İSTANBUL (AA) - Biruni Üniversitesi Tıp Fakültesi Hastanesi Tıbbi Genetik Uzmanı Prof. Dr. Zeynep Ocak, kronik hastalıklarda genetik yapının tedavi başarısını doğrudan etkilediğini ve genetik belirteçlerin tanımlanmasının zamanında tedavi açısından önemli avantaj sağladığın belirtti.
Hastaneden yapılan açıklamada görüşlerine yer verilen Prof. Dr. Zeynep Ocak, kapsamlı genetik analizlerle bireyin uzun dönemli sağlık eğilimlerinin bilimsel olarak öngörülebildiğini kaydetti.
Ocak, artık DNA'nın, vücudun tedaviye nasıl yanıt vereceğini, hangi ilacın etkili olacağını ve gelecekte hangi sağlık riskleriyle karşılaşılabileceğini ortaya koyduğunu paylaştı.
DNA'nın artık, vücudun ilaçlara vereceği yanıtı ve tedavi başarısını etkileyen en temel belirleyicilerden biri haline geldiğini aktaran Ocak, şöyle devam etti:
'Farmakogenetik' adı verilen alanın, bireyin genetik yapısına göre hangi ilacın hangi dozda etkili olabileceğini öngörmeyi mümkün kılıyor.
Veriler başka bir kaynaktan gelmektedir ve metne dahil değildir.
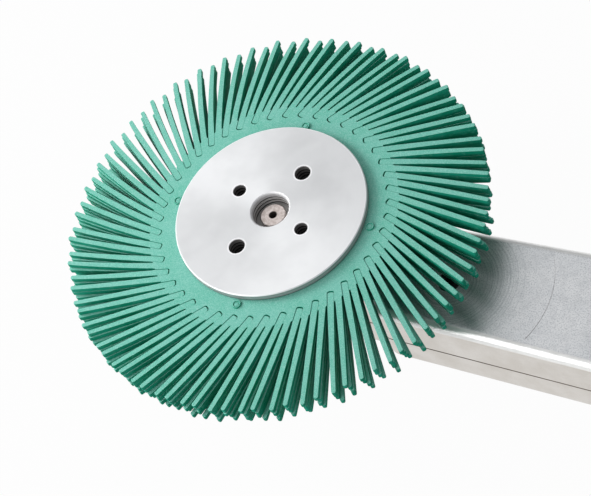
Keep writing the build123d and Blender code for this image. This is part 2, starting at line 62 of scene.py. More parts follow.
# ------------------------------------------------------------------ sizes taken from the frame
disc_boxes = {name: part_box(name) for name in frame["nodes"] if name.startswith("bristle_disc_")}
disc_count = len(disc_boxes)
flange_low, flange_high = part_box("front_flange")
spindle_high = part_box("spindle")[1]
arm_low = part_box("arm_upper_shell")[0]
screw_low, screw_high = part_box("idler_screw")
brush_radius = disc_boxes["bristle_disc_1"][1].y
flange_radius = flange_high.x
flange_top = flange_high.z
stack_top = disc_boxes["bristle_disc_1"][1].z - PIP_HEIGHT
idler_place = (screw_low + screw_high) / 2
split_height = arm_low.z

# ------------------------------------------------------------------ sizes that only the looks need
finger_count = 45
pitch = tau / finger_count
finger_offset = 27.0 * MM
slot_bottom_radius = 53.0 * MM
web_radius = 58.6 * MM
slot_width = 3.2 * MM
slot_corner = 1.1 * MM
slot_end_gap = 0.6 * MM
root_width = 2.9 * MM
root_round = 0.9 * MM
tip_width = 1.95 * MM
tip_round = 0.75 * MM
tip_thinning = 0.10 * MM
body_steps = 14
tip_steps = 4
bore_steps = 3
disc_thickness = 1.35 * MM
finger_thickness = 2.5 * MM
bore_radius = 28.1 * MM
pip_circle = 47.9 * MM
pip_angle = radians(4.3)
front_pip_stretch = 1.8
# Round this side of the brush the fingers are swept aside the most.
sweep_turn = radians(140.0)
# The front flange: where its pin holes are, its hub and the hole in the hub round the spindle.
large_pin_angle = radians(71.4)
small_pin_angle = radians(161.4)
hub_radius = 28.0 * MM
spindle_fit_radius = 6.05 * MM
# Its threaded counterbore, measured from the front face down.
counterbore_radius = 8.7 * MM
counterbore_depth = 8.0 * MM
mouth_radius = 9.5 * MM
mouth_depth = 0.8 * MM
thread_turns = 3
thread_start = 2.7 * MM
thread_pitch = 2.1 * MM
thread_width = 0.9 * MM
thread_depth = 0.45 * MM
# Its rim: two fine grooves, a chamfer in front and an undercut where it sits on the discs.
rim_groove_drops = (2.4 * MM, 1.2 * MM)
rim_groove_size = 0.25 * MM
rim_chamfer = 0.45 * MM
undercut_depth = 0.55 * MM
undercut_height = 0.4 * MM


# ------------------------------------------------------------------ node graphs
class Wire:
    """One socket of a node graph. Arithmetic on it adds Math nodes."""

    def __init__(self, graph, socket):
        self.graph = graph
        self.socket = socket

    def math(self, operation, *others):
        inputs = dict(enumerate((self,) + others))
        return self.graph.node("ShaderNodeMath", {"operation": operation}, inputs)

    def __add__(self, other):
        return self.math("ADD", other)

    def __sub__(self, other):
        return self.math("SUBTRACT", other)

    def __mul__(self, other):
        return self.math("MULTIPLY", other)

    def __truediv__(self, other):
        return self.math("DIVIDE", other)

    def __radd__(self, other):
        return self.math("ADD", other)

    def __rsub__(self, other):
        return self.graph.number(other).math("SUBTRACT", self)

    def ramp(self, low, high):
        """0 at low, 1 at high, eased between; low may be above high."""
        if low < high:
            levels = {0: self, 1: low, 2: high, 3: 0.0, 4: 1.0}
        else:
            levels = {0: self, 1: high, 2: low, 3: 1.0, 4: 0.0}
        return self.graph.node("ShaderNodeMapRange", {"interpolation_type": "SMOOTHSTEP"}, levels)


def distance(x, y):
    """How far out a spot is, from its offsets along two axes."""
    return (x * x + y * y).math("SQRT")


def strongest(marks):
    """The highest of several wires, spot by spot."""
    highest = marks[0]
    for mark in marks[1:]:
        highest = highest.math("MAXIMUM", mark)
    return highest


class Graph:
    """A material's or a Geometry Nodes group's tree, written as expressions."""

    def __init__(self, tree):
        self.tree = tree

    def node(self, kind, settings=None, inputs=None, output=0):
        """Add a node: its settings first, then the values or links of its sockets."""
        made = self.tree.nodes.new(kind)
        for key, value in (settings or {}).items():
            setattr(made, key, value)
        for key, value in (inputs or {}).items():
            socket = made.inputs[key]
            if isinstance(value, Wire):
                self.tree.links.new(value.socket, socket)
            else:
                socket.default_value = value
        if not made.outputs:
            return made
        return Wire(self, made.outputs[output])

    def number(self, value):
        wire = self.node("ShaderNodeValue")
        wire.socket.default_value = value
        return wire


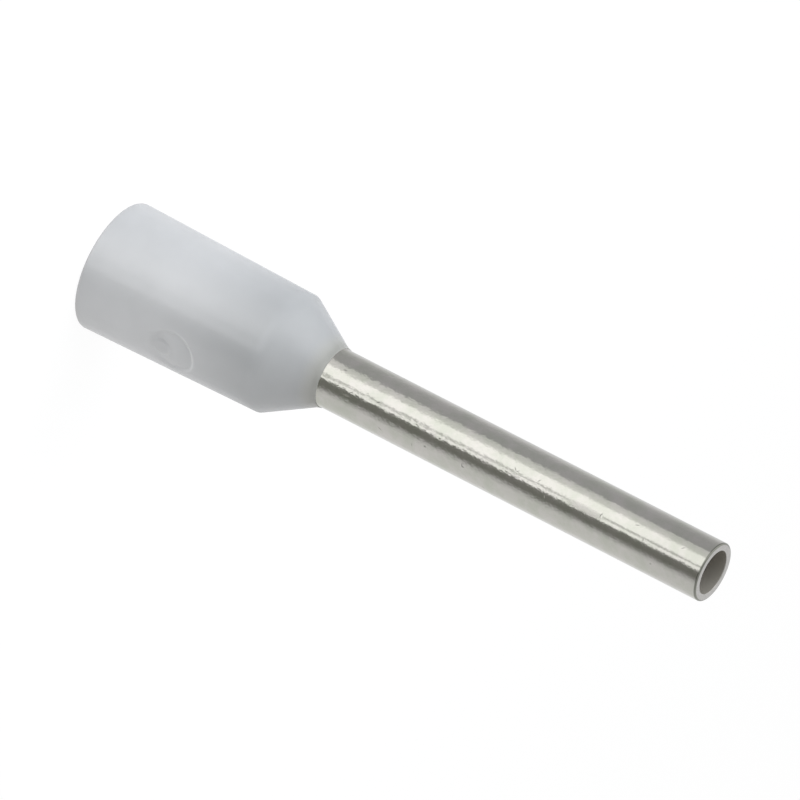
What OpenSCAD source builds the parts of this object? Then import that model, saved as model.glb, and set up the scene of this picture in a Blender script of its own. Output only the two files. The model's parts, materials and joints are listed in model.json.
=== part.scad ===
// Insulated wire ferrule, in millimetres.
// A thin metal sleeve with a flared end is seated in a moulded plastic collar.
// The ferrule stands on the collar's mouth, with the sleeve pointing up along +Z.
// The origin is the centre of the mouth. The gate mark faces -Y.

/* [Sleeve] */
// Length of sleeve that stands out of the collar
sleeve_reach = 10; // [6:0.5:18]
// Inside diameter of the sleeve
sleeve_bore_d = 1.03; // [0.8:0.01:1.3]
// Wall thickness of the sleeve
sleeve_wall = 0.18; // [0.1:0.01:0.2]
// Radius on the outer edge of the cut end
tip_round = 0.04; // [0.01:0.01:0.08]
// Radius on the inner edge of the cut end
tip_bore_round = 0.02; // [0.01:0.005:0.03]

/* [Flare] */
// Angle between the flare and the axis
flare_angle = 20; // [16:1:24]
// Outside radius of the bend from the sleeve into its flare
bend_r = 0.45; // [0.3:0.05:0.8]
// Length of the bend that shows in front of the collar
bend_reach = 0.1; // [0.05:0.01:0.12]
// Clearance all round between the flared end and the collar's wire entry
flare_gap = 0.16; // [0.1:0.01:0.25]
// Radius on the edges of the flared end
flare_round = 0.03; // [0.01:0.005:0.045]

/* [Collar] */
// Length of the collar
collar_length = 5.9; // [5:0.1:9]
// Inside diameter of the wire entry
entry_d = 2.4; // [2.2:0.05:3.2]
// Wall thickness at the mouth
mouth_wall = 0.32; // [0.25:0.01:0.4]
// Wall thickness at the shoulder
shoulder_wall = 0.23; // [0.15:0.01:0.25]
// Angle between the cone and the axis
cone_angle = 29.8; // [28:0.1:40]
// Radius on the shoulder
shoulder_round = 0.06; // [0.02:0.01:0.4]
// Radius of the hollow where the cone runs out on the sleeve
neck_round = 0.6; // [0.2:0.05:0.8]
// Width of the lip round the sleeve
neck_lip = 0.01; // [0.01:0.005:0.05]

/* [Mouth] */
// Wall left at the rim by the lead-in
rim_wall = 0.15; // [0.12:0.01:0.22]
// Depth of the lead-in
lead_in = 0.4; // [0.1:0.05:0.8]
// Radius on the rim's outer edge
rim_round = 0.04; // [0.01:0.01:0.08]

/* [Gate mark] */
// Diameter of the recess round the gate
gate_d = 1.1; // [0.8:0.05:1.8]
// Depth of the recess
gate_depth = 0.04; // [0.01:0.005:0.08]
// Height of the recess's middle above the mouth
gate_z = 2.57; // [1.5:0.01:3]
// Diameter of the stub left by the gate
stub_d = 0.42; // [0.2:0.02:0.46]
// Height of the stub above the recess
stub_height = 0.03; // [0.01:0.005:0.05]
// How far below the recess's middle the stub is
stub_drop = 0.28; // [0:0.02:0.3]

/* [Fit] */
// Clearance between the sleeve and the collar it is pressed into
seat_gap = 0.005; // [0.005:0.005:0.03]

/* [Hidden] */
$fn = 96;
// Steps in each rounded edge and in each bend
ARC_STEPS = 6;
// How far a cutting shape runs past what it cuts
PAST = 0.5;
// How deep the gate's stub is rooted in the wall
STUB_ROOT = 0.05;

sleeve_bore_r = sleeve_bore_d / 2;
sleeve_r = sleeve_bore_r + sleeve_wall;
sleeve_top = collar_length + sleeve_reach;

// The collar's seat and both faces of the sleeve bend round one centre.
bend_centre = [sleeve_r + bend_r, collar_length + bend_reach];
seat_bend_r = bend_r - seat_gap;
inner_bend_r = bend_r + sleeve_wall;

entry_r = entry_d / 2;
mouth_r = entry_r + mouth_wall;
shoulder_r = entry_r + shoulder_wall;
flare_r = entry_r - flare_gap;

// The collar's front edge lies on the bend, and its outside runs out along the same slope.
front_slope = asin(bend_reach / seat_bend_r);
seat_front_r = bend_centre[0] - seat_bend_r * cos(front_slope);
neck_end = [seat_front_r + neck_lip, collar_length];
neck_start = neck_end + neck_round * [cos(front_slope) - cos(cone_angle), sin(front_slope) - sin(cone_angle)];
shoulder_z = neck_start[1] - (shoulder_r - neck_start[0]) / tan(cone_angle);
draft = atan((mouth_r - shoulder_r) / shoulder_z);

// Points on an arc of radius r about a centre, from one angle to another.
function arc(centre, r, from, to) =
    [for (i = [0:ARC_STEPS]) centre + r * [cos(from + (to - from) * i / ARC_STEPS),
                                           sin(from + (to - from) * i / ARC_STEPS)]];

// The same points in the opposite order.
function reversed(points) = [for (i = [len(points) - 1:-1:0]) points[i]];

// The bend at a distance from its centre, from a slope to the flare's.
function bend(r, from_slope = 0) = arc(bend_centre, r, 180 + from_slope, 180 + flare_angle);

// The point where the flare that follows a bend reaches a given radius from the axis.
function flare_at(r, target_r) =
    let (start = bend(r)[ARC_STEPS])
    [target_r, start[1] - (target_r - start[0]) / tan(flare_angle)];

// An edge rounded between two faces with outward normals at the two angles.
function rounded_corner(corner, r, from, to) =
    arc(corner - r * [cos(from) + cos(to), sin(from) + sin(to)] / (1 + cos(to - from)), r, from, to);

// Radius of the collar's outside at a height below the shoulder.
function collar_outer_r(z) = mouth_r - z * tan(draft);

module insulating_collar() {
    color([0.92, 0.93, 0.94])
    union() {
        difference() {
            collar_shell();
            gate_recess();
        }
        gate_stub();
    }
}

module collar_shell() {
    neck_centre = neck_end + neck_round * [cos(front_slope), sin(front_slope)];
    rotate_extrude()
    polygon(concat(
        rounded_corner([mouth_r, 0], rim_round, -90, draft),
        rounded_corner([shoulder_r, shoulder_z], shoulder_round, draft, cone_angle),
        arc(neck_centre, neck_round, 180 + cone_angle, 180 + front_slope),
        bend(seat_bend_r, front_slope),
        [flare_at(seat_bend_r, entry_r)],
        [[entry_r, lead_in]],
        [[mouth_r - rim_wall, 0]]
    ));
}

// A shallow round pocket whose floor follows the collar's outside.
module gate_recess() {
    difference() {
        translate([0, 0, gate_z])
            rotate([90, 0, 0])
            cylinder(h = mouth_r + PAST, d = gate_d);
        cylinder(h = shoulder_z, r1 = mouth_r - gate_depth, r2 = shoulder_r - gate_depth);
    }
}

// The stub of plastic left where the gate was cut off, rooted in the wall.
module gate_stub() {
    stub_z = gate_z - stub_drop;
    recess_floor_r = collar_outer_r(stub_z) - gate_depth;
    translate([0, STUB_ROOT - recess_floor_r, stub_z])
        rotate([90, 0, 0])
        cylinder(h = STUB_ROOT + stub_height, d = stub_d);
}

module metal_sleeve() {
    flare_outer = flare_at(bend_r, flare_r);
    flare_inner = flare_outer - sleeve_wall * [cos(flare_angle), sin(flare_angle)];
    color([0.78, 0.77, 0.74])
    rotate_extrude()
    polygon(concat(
        reversed(rounded_corner([sleeve_r, sleeve_top], tip_round, 0, 90)),
        bend(bend_r),
        reversed(rounded_corner(flare_outer, flare_round, flare_angle - 90, flare_angle)),
        reversed(rounded_corner(flare_inner, flare_round, flare_angle - 180, flare_angle - 90)),
        reversed(bend(inner_bend_r)),
        reversed(rounded_corner([sleeve_bore_r, sleeve_top], tip_bore_round, 90, 180))
    ));
}

insulating_collar();
metal_sleeve();
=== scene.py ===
"""Looks of the insulated wire ferrule: fine meshes over its two CAD nodes, their finishes, and the studio.

Lengths written in this script are in millimetres, and MM turns them into metres.
Angles are in degrees. An azimuth is 0 at -Y and grows towards +X.
"""

import json
import math

import bpy
from mathutils import Matrix, Vector

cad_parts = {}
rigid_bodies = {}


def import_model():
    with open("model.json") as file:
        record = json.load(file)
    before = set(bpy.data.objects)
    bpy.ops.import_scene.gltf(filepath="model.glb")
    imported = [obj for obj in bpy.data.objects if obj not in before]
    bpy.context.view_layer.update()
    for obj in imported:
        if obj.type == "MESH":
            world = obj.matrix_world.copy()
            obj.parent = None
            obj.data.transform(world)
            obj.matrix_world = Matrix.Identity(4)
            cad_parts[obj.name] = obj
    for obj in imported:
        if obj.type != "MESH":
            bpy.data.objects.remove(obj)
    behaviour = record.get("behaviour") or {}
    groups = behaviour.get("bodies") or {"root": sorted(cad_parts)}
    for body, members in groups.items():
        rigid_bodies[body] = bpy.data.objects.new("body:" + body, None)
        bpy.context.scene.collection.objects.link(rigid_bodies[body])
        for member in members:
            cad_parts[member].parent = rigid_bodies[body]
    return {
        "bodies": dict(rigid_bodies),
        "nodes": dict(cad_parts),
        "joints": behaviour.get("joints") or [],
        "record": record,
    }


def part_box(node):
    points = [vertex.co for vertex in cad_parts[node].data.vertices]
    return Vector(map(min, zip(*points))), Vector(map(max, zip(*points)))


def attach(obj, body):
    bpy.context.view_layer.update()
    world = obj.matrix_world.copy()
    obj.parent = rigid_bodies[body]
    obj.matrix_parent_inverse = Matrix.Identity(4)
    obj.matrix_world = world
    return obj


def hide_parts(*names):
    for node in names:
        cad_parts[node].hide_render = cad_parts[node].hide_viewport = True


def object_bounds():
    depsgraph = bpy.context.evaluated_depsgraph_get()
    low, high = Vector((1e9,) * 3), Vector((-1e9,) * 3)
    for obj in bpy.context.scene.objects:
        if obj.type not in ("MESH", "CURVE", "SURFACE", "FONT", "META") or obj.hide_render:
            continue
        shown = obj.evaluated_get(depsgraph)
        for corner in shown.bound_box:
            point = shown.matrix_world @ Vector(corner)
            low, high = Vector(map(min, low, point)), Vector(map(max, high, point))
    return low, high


MM = 0.001

# Collar
MOUTH_WALL = 0.32
SHOULDER_WALL = 0.23
SHOULDER_ROUND = 0.06
CONE_ANGLE = 29.8
NECK_ROUND = 0.6
NECK_LIP = 0.01
RIM_WALL = 0.15
RIM_ROUND = 0.04
LEAD_IN = 0.4

# Sleeve and its flare
SEAT_GAP = 0.001
BEND_R = 0.45
BEND_REACH = 0.1
FLARE_ANGLE = 20
FLARE_GAP = 0.16
FLARE_ROUND = 0.03
TIP_ROUND = 0.04
TIP_BORE_ROUND = 0.02

# Gate mark on the collar's -Y side. Its outline is crisp, and softer towards the mouth. The last two
# values say where that begins: round the collar, and upwards, from the recess's middle.
GATE_Z = 2.57
GATE_R = 0.55
GATE_DEPTH = 0.04
GATE_EDGE = 0.045
GATE_SOFT_EDGE = 0.15
STUB_R = 0.21
STUB_DROP = 0.28
STUB_HEIGHT = 0.03
STUB_EDGE = 0.06
SOFT_FROM_ACROSS = -0.3
SOFT_FROM_UP = 0.1

# Half the height of the band in which the shading turns from the wall to the cone
SHOULDER_SOFT = 0.35

# Meshes: the longest step along an outline, and the angle between two columns. The closer ones at the
# gate reach this angle to either side of -Y, and this far above and below the recess.
COLLAR_STEP = 0.15
COLLAR_TURN = 3
GATE_STEP = 0.02
GATE_TURN = 0.65
GATE_REACH_TURN = 36
GATE_REACH_UP = 0.2
SLEEVE_STEP = 0.1
SLEEVE_TURN = 2.25

# Plastic: its colours, painted shade towards the shoulder, and painted shade and painted reflection of
# the metal beside the sleeve, with the heights and radii between which these come in
PLASTIC_CLOUDS = ((0.68, 0.685, 0.69, 1), (0.70, 0.705, 0.71, 1))
# Painted shade: the plastic darkens towards the shoulder, where the sleeve's flare lies behind the wall
PLASTIC_PAINTED_SHADE = (0.485, 0.495, 0.50, 1)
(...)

Kimi hastada antidepresan etkisiz kalırken, kiminde yan etkilere yol açabiliyor. Bu farklılıkların nedeni genetik farklılıklarımız. Artık her hastalığa benzer tedaviler döneminin yerini kişiye özel tedavi dönemi alıyor.'
Ocak, hipertansiyon, diyabet, migren ve kalp-damar hastalıkları gibi multifaktöriyel hastalıklarda genetik bilginin koruyucu hekimlik açısından önem kazandığını vurgulayarak, şunları kaydetti:
'Genetik yatkınlık saptandığında, bireyler beslenme, egzersiz, stres yönetimi ve düzenli kontrollerle hastalık gelişmeden önce önlem alabiliyor. Genetik bilginin doğru yorumlanması, sadece tedaviyi değil, sağlıklı yaşamın sürdürülebilmesini de destekliyor. Kapsamlı genetik analizler, kardiyovasküler hastalıklarda pıhtılaşma eğilimi, kolesterol metabolizması bozuklukları veya kalp kası zayıflığına yatkınlık gibi durumları da genetik düzeyde ortaya koyuyor.'
- 'Erken tanı tedavi açısından önemli avantaj sağlar'
Alzheimer ve Huntington hastalığı gibi bazı nörolojik hastalıkların genetik değişikliklerle yakından ilişkili olduğunu anımsatan Ocak, bu tür hastalıkları yaşam tarzı değişiklikleriyle tamamen önlemenin mümkün olmadığını ancak genetik belirteçlerin tanımlanmasının, erken tanı, yakın izlem ve zamanında tedavi açısından önemli avantaj sağladığını anlattı.
Her bireyin aynı beslenme veya egzersiz planına farklı tepki verebildiğini vurgulayan Ocak, birine fayda sağlayan diyetin bir başkası için etkisiz kalabileceğini bunun nedeninin ise genlerin, enerji kullanımı, yağ depolama, kas yapısı ve vitamin metabolizmasını belirlemesi olduğunu aktardı.
Genetik profillerin, bireyin hangi besin gruplarına daha iyi yanıt verdiğini, kafein veya laktoza duyarlılığını ve antioksidan kapasitesini gösterebildiğinin altını çizen Ocak, 'Kolajen üretimi, güneş hassasiyeti ve cilt sağlığımız dahi DNA'mızdaki küçük farklılıklarla şekillenir. Bu farkların bilinmesi, sağlıklı yaşam planlamasında bilimsel bir temel oluşturur.' değerlendirmesinde bulundu.